**BRIEF**
The data below holds the lines to copy: everything from the line containing "Write the Blender Python" to the line containing "ANGLE_STEP = 5.0", both ends included, set down exactly.

**RECORDS PROVIDED**
□ □ □ □ □
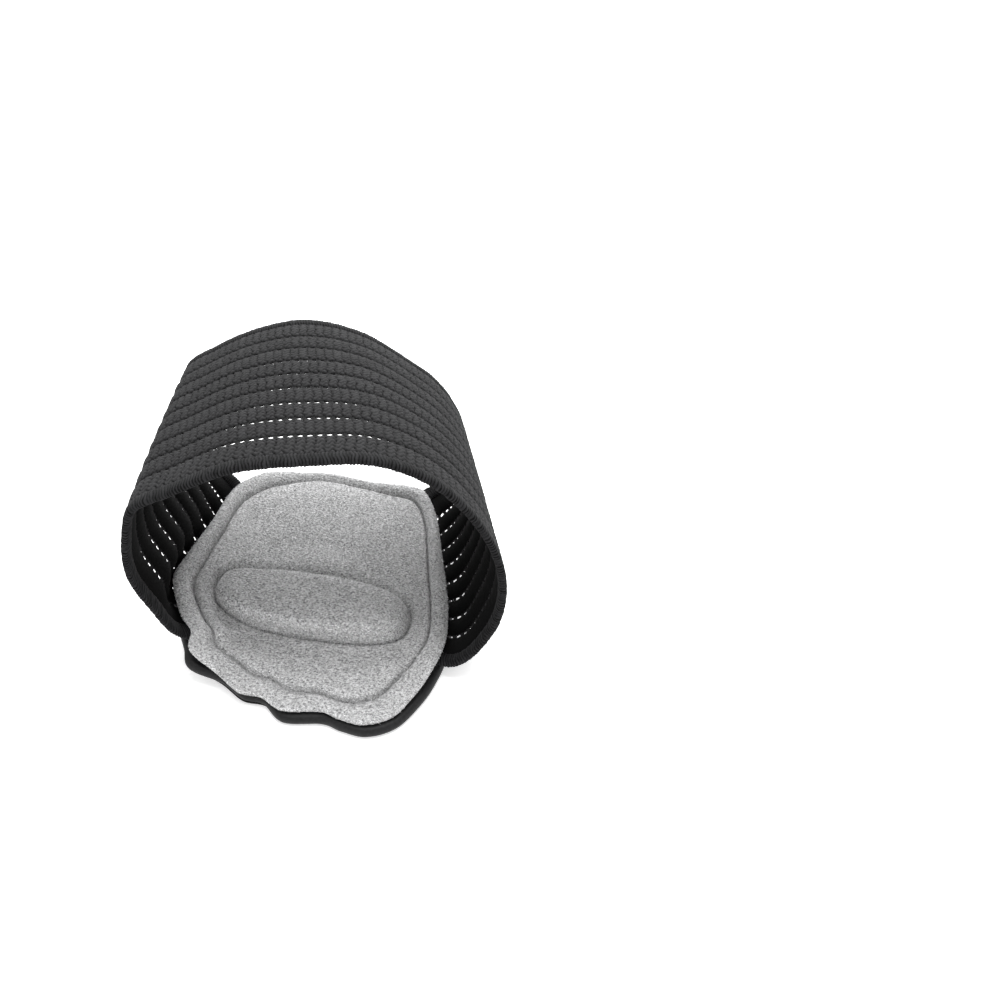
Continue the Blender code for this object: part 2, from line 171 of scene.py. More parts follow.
□ □ □ □ □
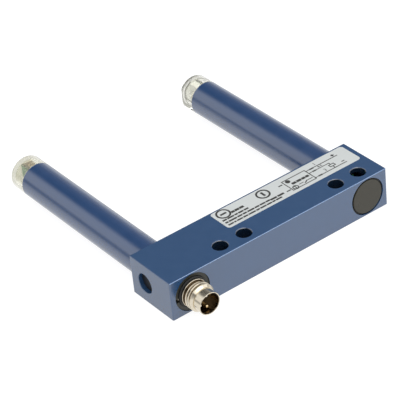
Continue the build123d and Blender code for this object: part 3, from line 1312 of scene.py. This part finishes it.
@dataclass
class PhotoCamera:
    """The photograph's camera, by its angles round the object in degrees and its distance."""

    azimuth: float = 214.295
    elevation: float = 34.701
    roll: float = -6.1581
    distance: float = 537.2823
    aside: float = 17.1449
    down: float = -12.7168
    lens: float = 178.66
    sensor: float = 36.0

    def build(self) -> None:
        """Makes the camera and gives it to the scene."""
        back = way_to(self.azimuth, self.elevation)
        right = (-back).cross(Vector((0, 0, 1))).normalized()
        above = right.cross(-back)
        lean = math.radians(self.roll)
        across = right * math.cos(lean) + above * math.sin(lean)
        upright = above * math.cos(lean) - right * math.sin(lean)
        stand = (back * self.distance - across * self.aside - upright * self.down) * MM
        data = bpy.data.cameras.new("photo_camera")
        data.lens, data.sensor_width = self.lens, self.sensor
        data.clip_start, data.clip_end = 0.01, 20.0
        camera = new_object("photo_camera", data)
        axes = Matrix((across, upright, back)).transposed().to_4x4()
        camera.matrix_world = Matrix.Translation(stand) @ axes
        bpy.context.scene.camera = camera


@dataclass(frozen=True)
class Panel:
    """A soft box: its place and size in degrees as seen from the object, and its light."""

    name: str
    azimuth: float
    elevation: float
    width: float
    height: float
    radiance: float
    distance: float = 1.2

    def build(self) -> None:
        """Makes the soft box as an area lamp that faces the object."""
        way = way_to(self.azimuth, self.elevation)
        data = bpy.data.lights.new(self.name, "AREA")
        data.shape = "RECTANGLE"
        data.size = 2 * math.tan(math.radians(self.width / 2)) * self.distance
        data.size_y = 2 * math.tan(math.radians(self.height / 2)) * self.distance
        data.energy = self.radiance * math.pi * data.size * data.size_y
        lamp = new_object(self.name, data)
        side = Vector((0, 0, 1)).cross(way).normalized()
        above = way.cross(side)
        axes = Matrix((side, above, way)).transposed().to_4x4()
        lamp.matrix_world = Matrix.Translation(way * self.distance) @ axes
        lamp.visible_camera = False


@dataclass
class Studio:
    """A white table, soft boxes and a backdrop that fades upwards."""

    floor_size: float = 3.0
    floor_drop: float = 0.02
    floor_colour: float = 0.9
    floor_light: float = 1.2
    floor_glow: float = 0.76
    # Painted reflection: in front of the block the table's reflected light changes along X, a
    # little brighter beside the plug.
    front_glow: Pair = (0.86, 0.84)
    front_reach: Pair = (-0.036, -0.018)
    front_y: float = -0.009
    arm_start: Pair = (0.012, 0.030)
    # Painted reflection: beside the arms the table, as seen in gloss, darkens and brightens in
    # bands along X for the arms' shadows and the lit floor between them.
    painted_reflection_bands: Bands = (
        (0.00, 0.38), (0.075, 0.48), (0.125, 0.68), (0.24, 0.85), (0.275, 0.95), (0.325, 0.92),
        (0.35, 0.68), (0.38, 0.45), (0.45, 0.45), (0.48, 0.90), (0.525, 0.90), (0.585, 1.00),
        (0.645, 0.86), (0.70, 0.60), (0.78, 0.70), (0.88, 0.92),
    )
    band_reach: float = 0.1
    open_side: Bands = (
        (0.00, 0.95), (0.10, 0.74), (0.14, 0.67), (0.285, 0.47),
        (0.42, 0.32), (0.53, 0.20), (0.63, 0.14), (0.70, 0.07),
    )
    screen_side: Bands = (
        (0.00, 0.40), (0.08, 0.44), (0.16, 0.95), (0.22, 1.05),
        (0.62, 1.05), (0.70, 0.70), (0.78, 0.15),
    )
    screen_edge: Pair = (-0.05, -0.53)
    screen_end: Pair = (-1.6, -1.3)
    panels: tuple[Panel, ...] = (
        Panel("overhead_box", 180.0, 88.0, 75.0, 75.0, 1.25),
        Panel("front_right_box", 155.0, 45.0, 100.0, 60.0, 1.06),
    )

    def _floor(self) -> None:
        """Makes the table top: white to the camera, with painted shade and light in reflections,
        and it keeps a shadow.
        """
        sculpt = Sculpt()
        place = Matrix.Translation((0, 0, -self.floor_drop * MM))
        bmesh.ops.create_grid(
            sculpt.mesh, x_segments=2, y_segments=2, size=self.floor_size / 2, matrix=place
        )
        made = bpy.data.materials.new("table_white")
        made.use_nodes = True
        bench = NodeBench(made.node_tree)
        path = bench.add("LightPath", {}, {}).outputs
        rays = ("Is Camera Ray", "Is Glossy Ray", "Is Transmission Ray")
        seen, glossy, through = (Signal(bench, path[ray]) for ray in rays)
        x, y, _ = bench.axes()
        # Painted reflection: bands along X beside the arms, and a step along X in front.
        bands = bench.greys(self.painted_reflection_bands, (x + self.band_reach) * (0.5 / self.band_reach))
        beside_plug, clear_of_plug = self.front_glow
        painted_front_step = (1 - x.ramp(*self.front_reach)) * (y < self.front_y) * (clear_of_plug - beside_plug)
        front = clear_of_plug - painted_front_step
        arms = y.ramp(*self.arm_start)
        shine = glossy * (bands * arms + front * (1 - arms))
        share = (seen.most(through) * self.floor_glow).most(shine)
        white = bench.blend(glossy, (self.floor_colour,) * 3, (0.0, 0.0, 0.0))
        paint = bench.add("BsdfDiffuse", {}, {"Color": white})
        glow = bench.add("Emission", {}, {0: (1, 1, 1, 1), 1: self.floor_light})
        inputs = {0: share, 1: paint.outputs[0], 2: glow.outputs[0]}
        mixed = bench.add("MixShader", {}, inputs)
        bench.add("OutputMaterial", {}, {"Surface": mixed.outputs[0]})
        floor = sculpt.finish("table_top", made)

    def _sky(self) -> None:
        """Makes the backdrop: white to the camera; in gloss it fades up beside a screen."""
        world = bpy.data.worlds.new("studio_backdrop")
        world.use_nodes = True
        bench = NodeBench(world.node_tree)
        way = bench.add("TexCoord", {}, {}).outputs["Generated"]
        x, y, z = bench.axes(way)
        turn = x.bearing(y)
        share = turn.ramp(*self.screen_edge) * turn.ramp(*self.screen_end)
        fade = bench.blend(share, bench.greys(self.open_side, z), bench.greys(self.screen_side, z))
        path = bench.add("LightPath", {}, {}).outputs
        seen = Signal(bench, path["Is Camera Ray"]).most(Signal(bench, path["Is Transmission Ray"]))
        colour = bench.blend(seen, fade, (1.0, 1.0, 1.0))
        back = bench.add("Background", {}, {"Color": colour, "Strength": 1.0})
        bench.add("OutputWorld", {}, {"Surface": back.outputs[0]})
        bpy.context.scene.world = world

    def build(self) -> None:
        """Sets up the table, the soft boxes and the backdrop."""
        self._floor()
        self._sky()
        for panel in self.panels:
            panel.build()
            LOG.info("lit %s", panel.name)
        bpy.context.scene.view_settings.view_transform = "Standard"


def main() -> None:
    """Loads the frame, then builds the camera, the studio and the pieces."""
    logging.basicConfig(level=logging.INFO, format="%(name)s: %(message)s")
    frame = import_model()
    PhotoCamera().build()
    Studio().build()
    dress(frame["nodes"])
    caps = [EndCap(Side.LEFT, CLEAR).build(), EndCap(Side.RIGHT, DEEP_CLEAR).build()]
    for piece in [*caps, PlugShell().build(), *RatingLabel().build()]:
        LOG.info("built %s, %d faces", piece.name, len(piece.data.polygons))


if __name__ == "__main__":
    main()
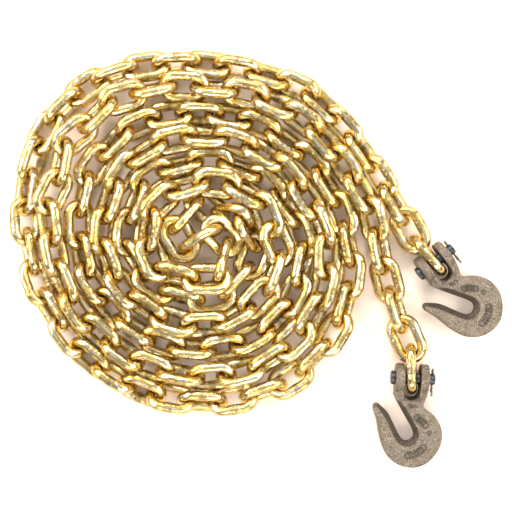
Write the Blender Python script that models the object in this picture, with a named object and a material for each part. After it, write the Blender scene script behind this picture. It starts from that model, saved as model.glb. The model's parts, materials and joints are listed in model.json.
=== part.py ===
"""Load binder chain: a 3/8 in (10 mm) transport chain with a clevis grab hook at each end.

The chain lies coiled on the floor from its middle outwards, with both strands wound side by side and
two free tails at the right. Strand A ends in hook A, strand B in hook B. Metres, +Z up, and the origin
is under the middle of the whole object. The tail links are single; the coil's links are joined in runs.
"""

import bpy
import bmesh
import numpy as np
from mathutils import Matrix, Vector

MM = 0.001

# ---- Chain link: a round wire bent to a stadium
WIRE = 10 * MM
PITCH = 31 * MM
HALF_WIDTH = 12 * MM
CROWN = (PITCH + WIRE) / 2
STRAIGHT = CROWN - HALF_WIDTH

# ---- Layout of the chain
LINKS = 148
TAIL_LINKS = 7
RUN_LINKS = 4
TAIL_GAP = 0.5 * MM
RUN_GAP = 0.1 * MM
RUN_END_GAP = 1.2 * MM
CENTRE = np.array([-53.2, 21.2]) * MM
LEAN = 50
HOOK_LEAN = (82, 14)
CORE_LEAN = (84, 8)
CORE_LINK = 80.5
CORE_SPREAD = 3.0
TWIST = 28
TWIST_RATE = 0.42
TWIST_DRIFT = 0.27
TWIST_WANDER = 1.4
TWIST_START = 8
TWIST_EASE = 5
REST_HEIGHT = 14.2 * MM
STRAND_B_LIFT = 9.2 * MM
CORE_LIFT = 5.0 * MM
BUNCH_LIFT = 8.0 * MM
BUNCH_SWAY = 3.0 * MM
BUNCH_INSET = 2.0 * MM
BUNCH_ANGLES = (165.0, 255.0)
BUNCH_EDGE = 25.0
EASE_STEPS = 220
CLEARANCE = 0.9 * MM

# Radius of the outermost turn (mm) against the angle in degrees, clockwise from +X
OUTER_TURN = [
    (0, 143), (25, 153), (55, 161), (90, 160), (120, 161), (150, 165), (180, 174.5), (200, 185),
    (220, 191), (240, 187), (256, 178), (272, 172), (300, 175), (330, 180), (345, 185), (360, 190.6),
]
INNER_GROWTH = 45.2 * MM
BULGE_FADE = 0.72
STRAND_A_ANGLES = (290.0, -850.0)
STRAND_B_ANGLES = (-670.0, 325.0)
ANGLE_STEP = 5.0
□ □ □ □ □
**ANSWER TO THE TASK**
Write the Blender Python script that models the object in this picture, with a named object and a material for each part. After it, write the Blender scene script behind this picture. It starts from that model, saved as model.glb. The model's parts, materials and joints are listed in model.json.
=== part.py ===
"""Load binder chain: a 3/8 in (10 mm) transport chain with a clevis grab hook at each end.

The chain lies coiled on the floor from its middle outwards, with both strands wound side by side and
two free tails at the right. Strand A ends in hook A, strand B in hook B. Metres, +Z up, and the origin
is under the middle of the whole object. The tail links are single; the coil's links are joined in runs.
"""

import bpy
import bmesh
import numpy as np
from mathutils import Matrix, Vector

MM = 0.001

# ---- Chain link: a round wire bent to a stadium
WIRE = 10 * MM
PITCH = 31 * MM
HALF_WIDTH = 12 * MM
CROWN = (PITCH + WIRE) / 2
STRAIGHT = CROWN - HALF_WIDTH

# ---- Layout of the chain
LINKS = 148
TAIL_LINKS = 7
RUN_LINKS = 4
TAIL_GAP = 0.5 * MM
RUN_GAP = 0.1 * MM
RUN_END_GAP = 1.2 * MM
CENTRE = np.array([-53.2, 21.2]) * MM
LEAN = 50
HOOK_LEAN = (82, 14)
CORE_LEAN = (84, 8)
CORE_LINK = 80.5
CORE_SPREAD = 3.0
TWIST = 28
TWIST_RATE = 0.42
TWIST_DRIFT = 0.27
TWIST_WANDER = 1.4
TWIST_START = 8
TWIST_EASE = 5
REST_HEIGHT = 14.2 * MM
STRAND_B_LIFT = 9.2 * MM
CORE_LIFT = 5.0 * MM
BUNCH_LIFT = 8.0 * MM
BUNCH_SWAY = 3.0 * MM
BUNCH_INSET = 2.0 * MM
BUNCH_ANGLES = (165.0, 255.0)
BUNCH_EDGE = 25.0
EASE_STEPS = 220
CLEARANCE = 0.9 * MM

# Radius of the outermost turn (mm) against the angle in degrees, clockwise from +X
OUTER_TURN = [
    (0, 143), (25, 153), (55, 161), (90, 160), (120, 161), (150, 165), (180, 174.5), (200, 185),
    (220, 191), (240, 187), (256, 178), (272, 172), (300, 175), (330, 180), (345, 185), (360, 190.6),
]
INNER_GROWTH = 45.2 * MM
BULGE_FADE = 0.72
STRAND_A_ANGLES = (290.0, -850.0)
STRAND_B_ANGLES = (-670.0, 325.0)
ANGLE_STEP = 5.0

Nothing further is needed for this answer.